**DATA LINES**

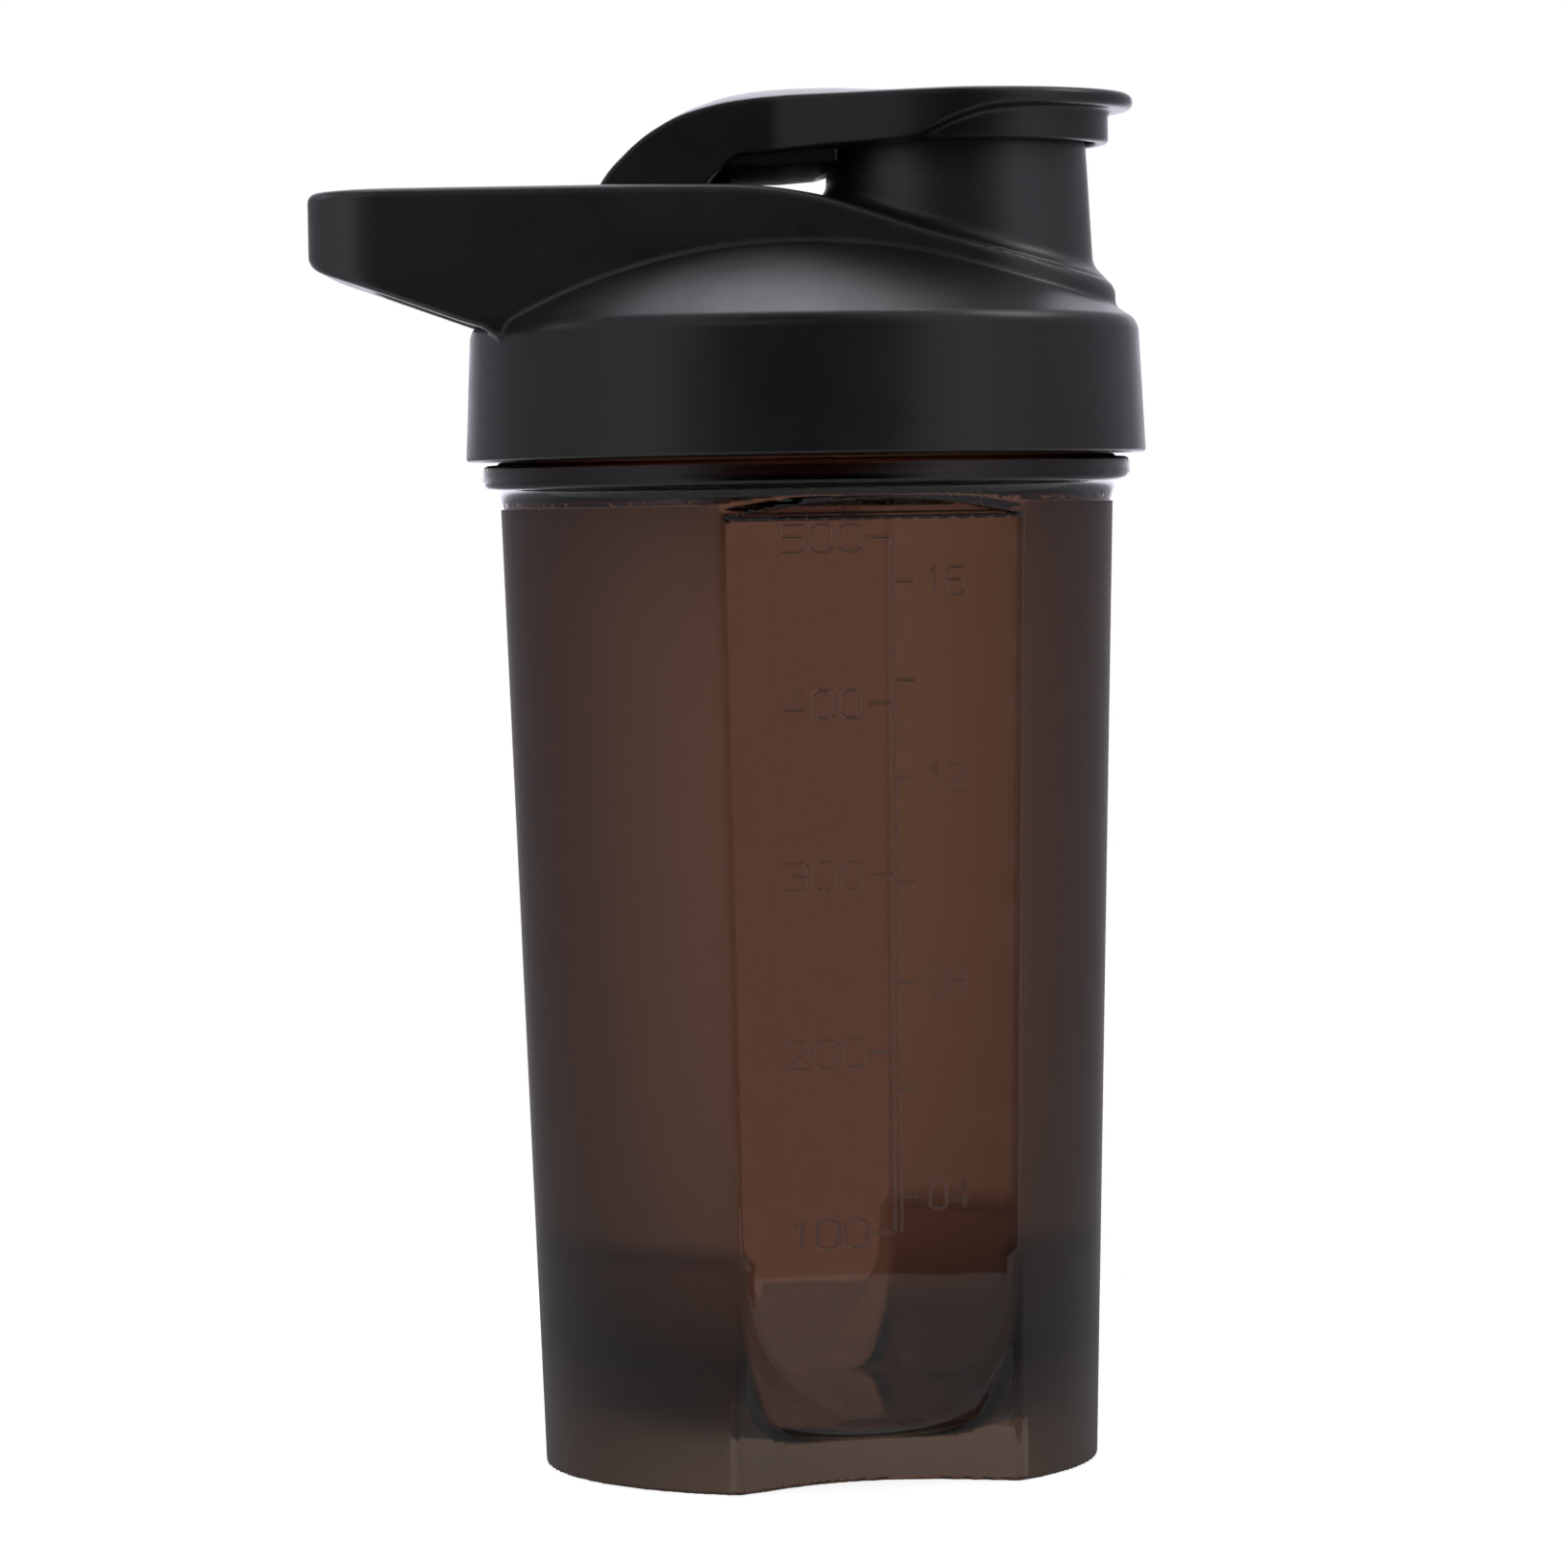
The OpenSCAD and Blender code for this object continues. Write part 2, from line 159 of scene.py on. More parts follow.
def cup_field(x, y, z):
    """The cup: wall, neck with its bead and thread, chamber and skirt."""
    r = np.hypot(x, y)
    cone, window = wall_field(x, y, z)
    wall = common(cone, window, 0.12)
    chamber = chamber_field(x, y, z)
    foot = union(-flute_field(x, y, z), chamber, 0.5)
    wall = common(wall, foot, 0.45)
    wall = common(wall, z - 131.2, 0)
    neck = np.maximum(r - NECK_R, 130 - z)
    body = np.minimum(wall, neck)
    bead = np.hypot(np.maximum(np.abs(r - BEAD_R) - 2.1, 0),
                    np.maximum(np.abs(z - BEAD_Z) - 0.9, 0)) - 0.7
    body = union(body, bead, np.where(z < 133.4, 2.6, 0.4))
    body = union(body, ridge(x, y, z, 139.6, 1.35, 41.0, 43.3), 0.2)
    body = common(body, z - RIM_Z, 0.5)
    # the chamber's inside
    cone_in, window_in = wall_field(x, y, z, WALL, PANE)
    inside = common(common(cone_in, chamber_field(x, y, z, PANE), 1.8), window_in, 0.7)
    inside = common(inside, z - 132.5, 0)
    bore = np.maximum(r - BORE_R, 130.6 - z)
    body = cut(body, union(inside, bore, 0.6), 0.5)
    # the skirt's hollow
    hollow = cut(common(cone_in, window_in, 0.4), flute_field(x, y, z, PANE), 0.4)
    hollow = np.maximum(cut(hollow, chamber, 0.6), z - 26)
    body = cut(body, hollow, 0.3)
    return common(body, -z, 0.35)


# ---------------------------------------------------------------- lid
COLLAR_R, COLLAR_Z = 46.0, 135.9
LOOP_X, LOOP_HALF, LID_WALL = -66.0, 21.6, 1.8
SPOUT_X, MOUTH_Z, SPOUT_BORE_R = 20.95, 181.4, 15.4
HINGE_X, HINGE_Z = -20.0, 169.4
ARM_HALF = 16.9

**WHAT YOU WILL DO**
Quote the data in full, keeping each word unchanged.

**OUTPUT BELOW**
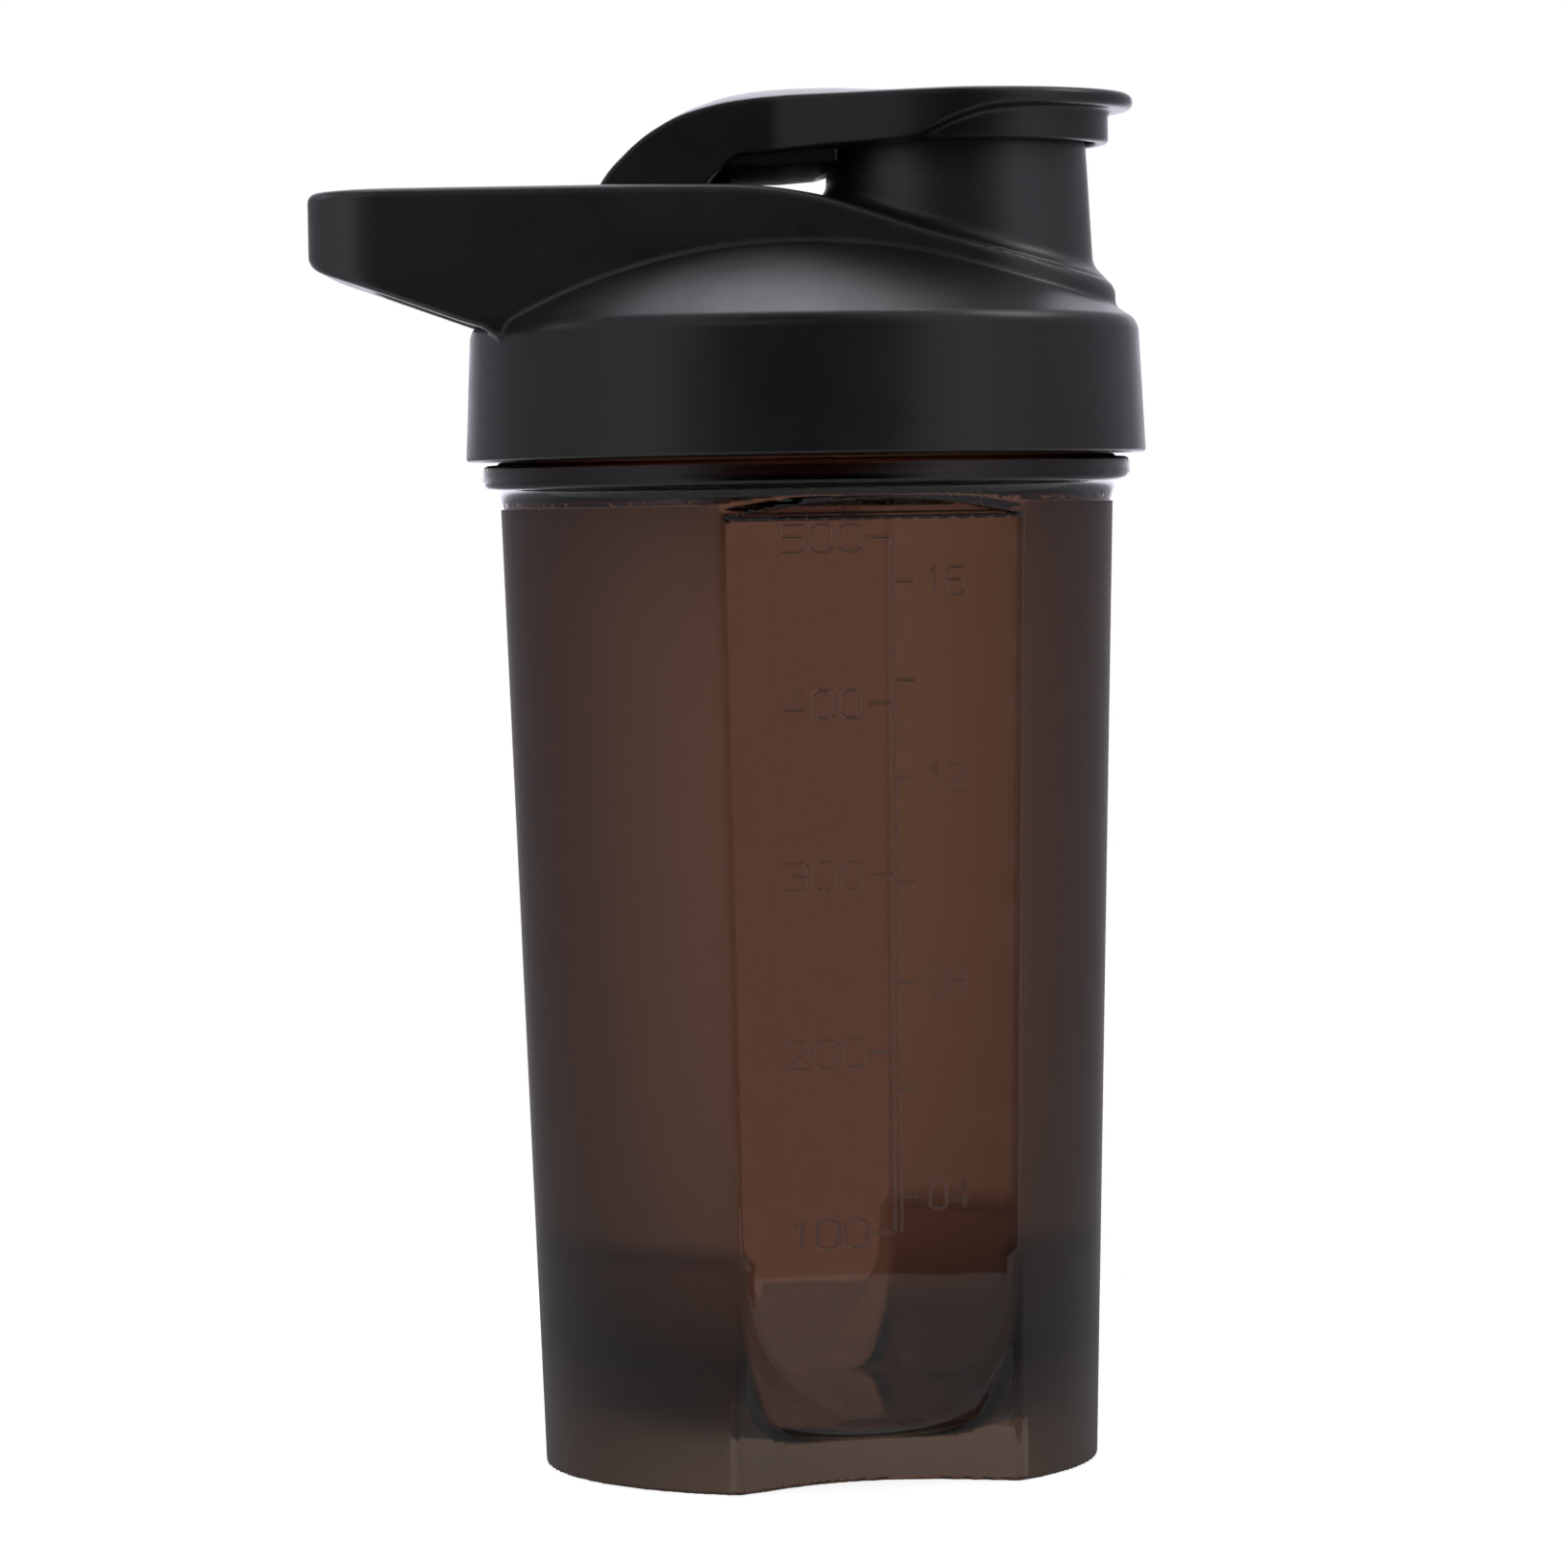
The OpenSCAD and Blender code for this object continues. Write part 2, from line 159 of scene.py on. More parts follow.
def cup_field(x, y, z):
    """The cup: wall, neck with its bead and thread, chamber and skirt."""
    r = np.hypot(x, y)
    cone, window = wall_field(x, y, z)
    wall = common(cone, window, 0.12)
    chamber = chamber_field(x, y, z)
    foot = union(-flute_field(x, y, z), chamber, 0.5)
    wall = common(wall, foot, 0.45)
    wall = common(wall, z - 131.2, 0)
    neck = np.maximum(r - NECK_R, 130 - z)
    body = np.minimum(wall, neck)
    bead = np.hypot(np.maximum(np.abs(r - BEAD_R) - 2.1, 0),
                    np.maximum(np.abs(z - BEAD_Z) - 0.9, 0)) - 0.7
    body = union(body, bead, np.where(z < 133.4, 2.6, 0.4))
    body = union(body, ridge(x, y, z, 139.6, 1.35, 41.0, 43.3), 0.2)
    body = common(body, z - RIM_Z, 0.5)
    # the chamber's inside
    cone_in, window_in = wall_field(x, y, z, WALL, PANE)
    inside = common(common(cone_in, chamber_field(x, y, z, PANE), 1.8), window_in, 0.7)
    inside = common(inside, z - 132.5, 0)
    bore = np.maximum(r - BORE_R, 130.6 - z)
    body = cut(body, union(inside, bore, 0.6), 0.5)
    # the skirt's hollow
    hollow = cut(common(cone_in, window_in, 0.4), flute_field(x, y, z, PANE), 0.4)
    hollow = np.maximum(cut(hollow, chamber, 0.6), z - 26)
    body = cut(body, hollow, 0.3)
    return common(body, -z, 0.35)


# ---------------------------------------------------------------- lid
COLLAR_R, COLLAR_Z = 46.0, 135.9
LOOP_X, LOOP_HALF, LID_WALL = -66.0, 21.6, 1.8
SPOUT_X, MOUTH_Z, SPOUT_BORE_R = 20.95, 181.4, 15.4
HINGE_X, HINGE_Z = -20.0, 169.4
ARM_HALF = 16.9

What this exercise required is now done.